“The toughest choices are not between good and bad. The most difficult decisions are when a leader must decide between better and best. This must be done carefully and warrants a period of research, prayer, and evaluation.”
I’ve always liked Tony Morgan’s insights, way back from his time at Granger and the days of the “Simply Strategic Stuff” books. He lived in a growing contemporary church. He gets it. I resonate with the quote above for a number of reasons, but mainly because I think it helps expose a fallacy that most of us church leaders believe – that society is caving in and we have to address it by stepping up and doing more. More. Not doing what we do better. Doing more.
I believe that is fundamentally untrue. In my experience, most churches are doing all sorts of stuff – so much so that they are spread very thin. Consequently, they do a lot, but not much of it with real excellence. They see another church having success with a program, and decide to copy and add it to keep up and stay relevant. They launch those programs with no leadership in place, no champions. They overload volunteers and staff with yet another thing. And when I say “they,” I mean “we,” because I have done it plenty of times…

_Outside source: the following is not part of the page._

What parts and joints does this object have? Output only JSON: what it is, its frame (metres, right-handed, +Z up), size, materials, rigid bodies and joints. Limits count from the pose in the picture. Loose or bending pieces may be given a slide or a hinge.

Don’t get me wrong. We should all be working hard – we should be sold out to our calling! However, working hard at the wrong things doesn’t make sense. From what I can see, God gives you the resources you need to do the work that He wants you to do – not the work someone else is supposed to do. He’s given you the skill sets, the people, the finances, the buildings – and you need to figure out which areas you should be putting your effort into – who you are – and move the other things lower on (or off of) the priority list.